TASK BRIEF – Everything from the line containing "side_holes(small_side_holes, small_hole_r);" to the line containing "obj.matrix_parent_inverse = Matrix.Identity(4)", both lines included, must be copied exactly; nothing else should be.

DATA SHOWN –
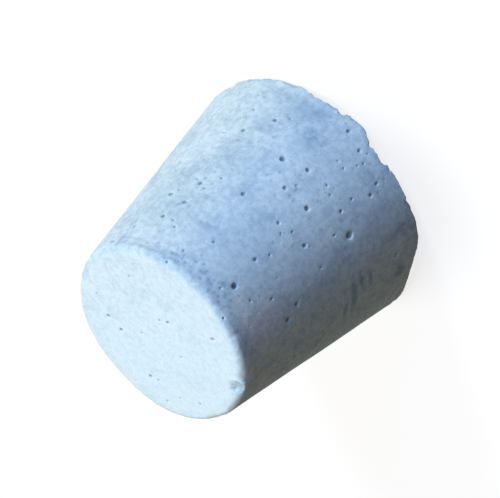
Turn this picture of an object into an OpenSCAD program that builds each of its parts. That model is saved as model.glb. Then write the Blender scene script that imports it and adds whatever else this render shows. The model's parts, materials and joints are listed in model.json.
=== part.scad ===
// Concrete bottle stopper: one solid tapered plug, cast in a single pour.
// It stands on its wide end. The origin is at the middle of that face, and +Z runs up the
// taper towards the narrow end. All sizes are in millimetres and all angles in degrees.

/* [Body] */
// Diameter of the wide end
base_d = 38; // [33:0.5:60]
// Diameter of the narrow end, where the side's line would meet its face
tip_d = 27.2; // [18:0.2:31]
// Height from the wide end to the narrow end
length = 34; // [22:0.2:60]

/* [Edges] */
// Rounding that the mould leaves round the narrow end
tip_edge_r = 0.85; // [0.4:0.05:2.5]
// Rounding worn on the edge of the wide end
base_edge_r = 0.3; // [0.1:0.1:0.8]

/* [Broken edges] */
// How far the tallest break climbs the side from the wide end
break_h = 2.15; // [1:0.05:3]
// Radius of the largest crumb missing from the wide edge
crumb_r = 0.7; // [0.4:0.1:1.4]
// Radius of the scooped chip in the narrow edge
chip_r = 2.6; // [1.5:0.1:4]

/* [Blow holes] */
// Opening radius of a large blow hole
large_hole_r = 0.45; // [0.3:0.01:0.7]
// Opening radius of a medium blow hole
medium_hole_r = 0.31; // [0.2:0.01:0.5]
// Opening radius of a small blow hole
small_hole_r = 0.19; // [0.1:0.01:0.3]
// Depth of a bubble's middle below the skin, as a share of the bubble's radius
hole_sink = 0.1; // [0:0.05:0.7]
// Number of blow holes on the far half of the side
far_holes = 46; // [0:1:90]
// Number of blow holes in the wide end
base_holes = 26; // [0:1:60]

/* [Hidden] */
$fn = 96;

// Smooth enough for a hollow under a millimetre across
hole_fn = 24;

base_r = base_d / 2;
tip_r = tip_d / 2;
// Angle between the side and the upright
taper = atan((base_r - tip_r) / length);

// Segments in each rounded edge's quarter of the outline
edge_steps = 8;

// How far the wide end's blow holes keep from its edge
hole_margin = 3;

// Where the far half of the side starts and ends, round the part
far_side = [5, 175];

// Share of a turn between one blow hole of a scatter and the next
golden = 0.618;

// Slopes in the wide edge, where the cast's open face was struck off low:
// [angle round the part, share of break_h, slope of the face from upright]
slopes = [
    [-162, 0.75, 60], [-111.5, 0.51, 68], [66, 0.24, 62], [112, 0.4, 66]
];

// Shell-shaped breaks in the wide edge: [angle round the part, share of break_h, half width]
scoops = [
    [-158, 1, 6.6], [-136, 0.36, 4.7], [-99, 0.72, 1.3], [-95, 0.58, 3.2], [-65.5, 0.29, 4.7],
    [-7, 0.38, 5], [24, 0.23, 3.2], [52, 0.4, 4.2], [84, 0.26, 2.6], [118, 0.6, 4.4],
    [147, 0.28, 3.4]
];

// Crumbs lost from the wide edge: [angle round the part, share of crumb_r]
crumbs = [
    [-120, 0.8], [-104, 0.6], [-100, 1], [-92, 0.8], [-74, 1], [-50, 0.5], [-27, 0.8],
    [-16, 1], [14, 0.7], [23, 1], [47, 0.7], [58, 1], [86, 0.8], [97, 1], [121, 0.7],
    [133, 0.9], [158, 0.8], [172, 0.6]
];

// How far in from the wide end's edge the top of a scoop lies
scoop_inset = 0.6;

// How far a crumb's middle stands off the edge each way, as a share of its radius
crumb_stand = 0.35;

// Where the chip lies round the narrow edge, and how far the middle of the ball that leaves it
// stands in from the side and off the end's face, as shares of its radius
chip_angle = -157;
chip_inset = 0.1;
chip_stand = 0.75;

// Blow holes in the near half of the side: [angle round the part, percent of the height]
large_side_holes = [
    [-115.5, 34], [-98.5, 88], [-93.5, 43], [-70, 34]
];
medium_side_holes = [
    [-131, 74], [-126.5, 68], [-105.5, 53.5], [-104.5, 32], [-107.5, 17], [-105.5, 12],
    [-139, 15.5], [-95, 74], [-90, 56.5], [-68, 56.5], [-80, 43.5], [-81.5, 31],
    [-45, 29.5], [-54.5, 20], [-90.5, 9], [-82, 6], [-42, 81], [-47, 71.5],
    [-35.5, 69], [-46.5, 60.5], [-20.5, 96]
];
small_side_holes = [
    [-119, 52], [-109, 86], [-115.5, 77.5], [-134.5, 34.5], [-103.5, 25], [-111, 40],
    [-98, 68], [-97, 54.5], [-54, 55], [-83, 39.5], [-96, 31.5], [-92, 30],
    [-59.5, 16.5], [-91.5, 19.5], [-87.5, 19], [-94.5, 14], [-95.5, 11.5], [-43, 59],
    [-50.5, 62], [-38.5, 66.5], [-52.5, 84], [-49, 81.5], [-29, 88], [-94, 93],
    [-66, 91.5], [-74.5, 81], [-41.5, 18], [-36, 32.5], [-153, 62], [-147, 27]
];

// Blow holes in the narrow end: [x, y] in percent of the end's radius
medium_tip_holes = [
    [29, 42], [47, 42], [-24, 59], [3, -26], [-37, -62], [87, -39], [94, -44]
];
small_tip_holes = [
    [13, 19], [10, -18], [-59, 46], [-53, 66], [-32, 53], [71, 31], [60, -30],
    [-76, 27], [-30, -4]
];

// Radius of the side at a height
function side_r(z) = base_r - z * tan(taper);

// Height at which a slope meets the side, at an angle round the part
function slope_z(angle, b) =
    let (c = cos(angle - b[0]), h = b[1] * break_h, lean = b[2],
         reach = side_r(h) * cos(lean) - h * sin(lean))
    (base_r * c * cos(lean) - reach) / (tan(taper) * c * cos(lean) + sin(lean));

// Radius of the ball that leaves a scoop of height h and half width w
function scoop_ball_r(h, w) = (w * w + h * h) / (2 * h);

// Height at which a scoop meets the side, at an angle round the part
function scoop_z(angle, b) =
    let (h = b[1] * break_h, ball_r = scoop_ball_r(h, b[2]), turn = angle - b[0],
         across = base_r * sin(turn), out = base_r * cos(turn) - (base_r - scoop_inset),
         rise = ball_r * ball_r - across * across - out * out)
    rise > 0 ? h - ball_r + sqrt(rise) : 0;

// Height of the wide edge at an angle round the part, breaks included
function edge_z(angle) =
    max(concat([0], [for (b = slopes) slope_z(angle, b)], [for (b = scoops) scoop_z(angle, b)]));

// Points of an arc about a centre
function arc_points(centre, r, from, to) =
    [for (i = [0:edge_steps]) let (a = from + (to - from) * i / edge_steps)
        centre + r * [cos(a), sin(a)]];

// Half of the plug's outline, from the middle of the wide end to the middle of the narrow end
function outline() =
    let (base_centre = [base_r - base_edge_r / tan(45 - taper / 2), base_edge_r],
         tip_centre = [tip_r - tip_edge_r / tan(45 + taper / 2), length - tip_edge_r])
    concat(
        [[0, 0]],
        arc_points(base_centre, base_edge_r, -90, taper),
        arc_points(tip_centre, tip_edge_r, taper, 90),
        [[0, length]]
    );

// What is left by a bubble of air, with its opening of radius r at the origin, facing +Z
module bubble(r) {
    bubble_r = r / sqrt(1 - hole_sink * hole_sink);
    translate([0, 0, -hole_sink * bubble_r])
        sphere(bubble_r, $fn = hole_fn);
}

// Puts what faces +Z onto the side, square to it
module on_side(angle, z) {
    rotate([0, 0, angle])
        translate([side_r(z), 0, z])
            rotate([0, 90 - taper, 0])
                children();
}

module side_holes(places, r) {
    for (p = places)
        on_side(p[0], p[1] / 100 * length)
            bubble(r);
}

// Blow holes on the far side, scattered over it with the same three sizes
module far_side_holes() {
    spread = far_side[1] - far_side[0];
    shifts = rands(-14, 14, far_holes + 1, 71);
    lifts = rands(-4, 4, far_holes + 1, 8);
    sizes = [medium_hole_r, small_hole_r, small_hole_r, medium_hole_r, small_hole_r,
             small_hole_r, large_hole_r, small_hole_r];
    for (i = [0:1:far_holes - 1]) {
        share = i * golden - floor(i * golden);
        percent = 8 + 84 * (i + 0.5) / far_holes + lifts[i];
        on_side(far_side[0] + spread * share + shifts[i], percent / 100 * length)
            bubble(sizes[i % len(sizes)]);
    }
}

module tip_holes(places, r) {
    for (p = places)
        translate([p[0] / 100 * tip_r, p[1] / 100 * tip_r, length])
            bubble(r);
}

// Blow holes in the wide end, on a spiral that keeps them off its edge
module wide_end_holes() {
    shifts = rands(-30, 30, base_holes + 1, 19);
    sizes = [small_hole_r, medium_hole_r, small_hole_r, large_hole_r, small_hole_r];
    for (i = [0:1:base_holes - 1])
        rotate([0, 0, i * golden * 360 + shifts[i]])
            translate([(base_r - hole_margin) * sqrt((i + 0.5) / base_holes), 0, 0])
                rotate([180, 0, 0])
                    bubble(sizes[i % len(sizes)]);
}

// A flat slope across the wide edge, which climbs the side by h and leans inwards below it
module edge_slope(angle, h, lean) {
    rotate([0, 0, angle])
        translate([side_r(h), 0, h])
            rotate([0, lean, 0])
                translate([0, -base_r, -base_r])
                    cube([base_r, base_d, base_d]);
}

// A shell-shaped break in the wide edge, hollowed from below
module edge_scoop(angle, h, w) {
    ball_r = scoop_ball_r(h, w);
    rotate([0, 0, angle])
        translate([base_r - scoop_inset, 0, h - ball_r])
            sphere(ball_r, $fn = 4 * hole_fn);
}

// A crumb lost from the wide edge, broken or not
module edge_crumb(angle, r) {
    z = edge_z(angle);
    rotate([0, 0, angle])
        translate([side_r(z) + crumb_stand * r, 0, z - crumb_stand * r])
            sphere(r, $fn = hole_fn);
}

// The chip in the narrow edge
module tip_chip() {
    rotate([0, 0, chip_angle])
        translate([tip_r - chip_inset * chip_r, 0, length + chip_stand * chip_r])
            sphere(chip_r, $fn = 4 * hole_fn);
}

module stopper() {
    color([0.75, 0.85, 0.92])
        difference() {
            rotate_extrude()
                polygon(outline());
            side_holes(large_side_holes, large_hole_r);
            side_holes(medium_side_holes, medium_hole_r);
            side_holes(small_side_holes, small_hole_r);
            far_side_holes();
            tip_holes(medium_tip_holes, medium_hole_r);
            tip_holes(small_tip_holes, small_hole_r);
            wide_end_holes();
            for (b = slopes)
                edge_slope(b[0], b[1] * break_h, b[2]);
            for (b = scoops)
                edge_scoop(b[0], b[1] * break_h, b[2]);
            for (c = crumbs)
                edge_crumb(c[0], c[1] * crumb_r);
            tip_chip();
        }
}

stopper();
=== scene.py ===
import json
import math
import random

import bmesh
import bpy
import numpy as np
from mathutils import Matrix, Vector, noise
from mathutils.bvhtree import BVHTree
from mathutils.geometry import delaunay_2d_cdt

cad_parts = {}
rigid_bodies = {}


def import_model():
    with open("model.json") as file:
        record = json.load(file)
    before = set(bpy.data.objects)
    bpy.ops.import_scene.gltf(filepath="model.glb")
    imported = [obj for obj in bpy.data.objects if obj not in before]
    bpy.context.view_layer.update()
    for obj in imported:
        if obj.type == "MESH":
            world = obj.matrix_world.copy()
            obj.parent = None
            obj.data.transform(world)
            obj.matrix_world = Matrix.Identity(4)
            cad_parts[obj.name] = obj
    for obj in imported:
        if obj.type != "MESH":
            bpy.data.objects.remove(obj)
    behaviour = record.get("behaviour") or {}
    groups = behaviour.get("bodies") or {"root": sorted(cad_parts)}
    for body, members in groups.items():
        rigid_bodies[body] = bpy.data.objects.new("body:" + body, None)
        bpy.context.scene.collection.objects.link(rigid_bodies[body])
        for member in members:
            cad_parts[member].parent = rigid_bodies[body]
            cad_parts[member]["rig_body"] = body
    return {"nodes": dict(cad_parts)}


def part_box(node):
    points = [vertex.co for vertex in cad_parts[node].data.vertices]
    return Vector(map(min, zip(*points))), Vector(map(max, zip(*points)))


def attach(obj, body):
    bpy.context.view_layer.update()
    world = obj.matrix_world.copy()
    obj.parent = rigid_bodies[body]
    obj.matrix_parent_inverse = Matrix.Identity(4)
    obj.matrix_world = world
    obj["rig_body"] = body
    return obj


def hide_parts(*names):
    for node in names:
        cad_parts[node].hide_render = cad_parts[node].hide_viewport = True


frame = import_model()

MM = 0.001
STOPPER = frame["nodes"]["stopper"]


def clear_stray_objects():
    """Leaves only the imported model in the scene."""
    for obj in list(bpy.data.objects):
        if "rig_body" not in obj and not obj.name.startswith("body:"):
            bpy.data.objects.remove(obj)
    bpy.context.view_layer.update()


clear_stray_objects()
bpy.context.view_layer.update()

# ---------------------------------------------------------------- the ideal plug
# All lengths from here to the mesh are in millimetres.

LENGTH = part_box("stopper")[1].z / MM
TIP_EDGE_R = 0.85         # rounding of the edge round the narrow end
BASE_EDGE_R = 0.3         # rounding of the edge round the wide end
RAY_START = 0.6           # how far outside the skin a ray starts
RAY_REACH = 12.0          # how far a ray may go before it gives up
RIM_REACH = 5.5           # how far the broken wide edge may reach along either face
FAR_OUT = 40.0            # well outside the plug, where the rays that gauge its side start
GAUGE_RAYS = 72           # how many of them are spread round the plug
GAUGE_AT = (0.3, 0.8)     # where the side is gauged, as shares of the height


def load_cad_tree():
    """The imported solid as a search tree, in millimetres."""
    mesh = STOPPER.data
    points = [v.co / MM for v in mesh.vertices]
    faces = [tuple(p.vertices) for p in mesh.polygons]
    return BVHTree.FromPolygons(points, faces)


CAD = load_cad_tree()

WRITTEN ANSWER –
            side_holes(small_side_holes, small_hole_r);
            far_side_holes();
            tip_holes(medium_tip_holes, medium_hole_r);
            tip_holes(small_tip_holes, small_hole_r);
            wide_end_holes();
            for (b = slopes)
                edge_slope(b[0], b[1] * break_h, b[2]);
            for (b = scoops)
                edge_scoop(b[0], b[1] * break_h, b[2]);
            for (c = crumbs)
                edge_crumb(c[0], c[1] * crumb_r);
            tip_chip();
        }
}

stopper();
=== scene.py ===
import json
import math
import random

import bmesh
import bpy
import numpy as np
from mathutils import Matrix, Vector, noise
from mathutils.bvhtree import BVHTree
from mathutils.geometry import delaunay_2d_cdt

cad_parts = {}
rigid_bodies = {}


def import_model():
    with open("model.json") as file:
        record = json.load(file)
    before = set(bpy.data.objects)
    bpy.ops.import_scene.gltf(filepath="model.glb")
    imported = [obj for obj in bpy.data.objects if obj not in before]
    bpy.context.view_layer.update()
    for obj in imported:
        if obj.type == "MESH":
            world = obj.matrix_world.copy()
            obj.parent = None
            obj.data.transform(world)
            obj.matrix_world = Matrix.Identity(4)
            cad_parts[obj.name] = obj
    for obj in imported:
        if obj.type != "MESH":
            bpy.data.objects.remove(obj)
    behaviour = record.get("behaviour") or {}
    groups = behaviour.get("bodies") or {"root": sorted(cad_parts)}
    for body, members in groups.items():
        rigid_bodies[body] = bpy.data.objects.new("body:" + body, None)
        bpy.context.scene.collection.objects.link(rigid_bodies[body])
        for member in members:
            cad_parts[member].parent = rigid_bodies[body]
            cad_parts[member]["rig_body"] = body
    return {"nodes": dict(cad_parts)}


def part_box(node):
    points = [vertex.co for vertex in cad_parts[node].data.vertices]
    return Vector(map(min, zip(*points))), Vector(map(max, zip(*points)))


def attach(obj, body):
    bpy.context.view_layer.update()
    world = obj.matrix_world.copy()
    obj.parent = rigid_bodies[body]
    obj.matrix_parent_inverse = Matrix.Identity(4)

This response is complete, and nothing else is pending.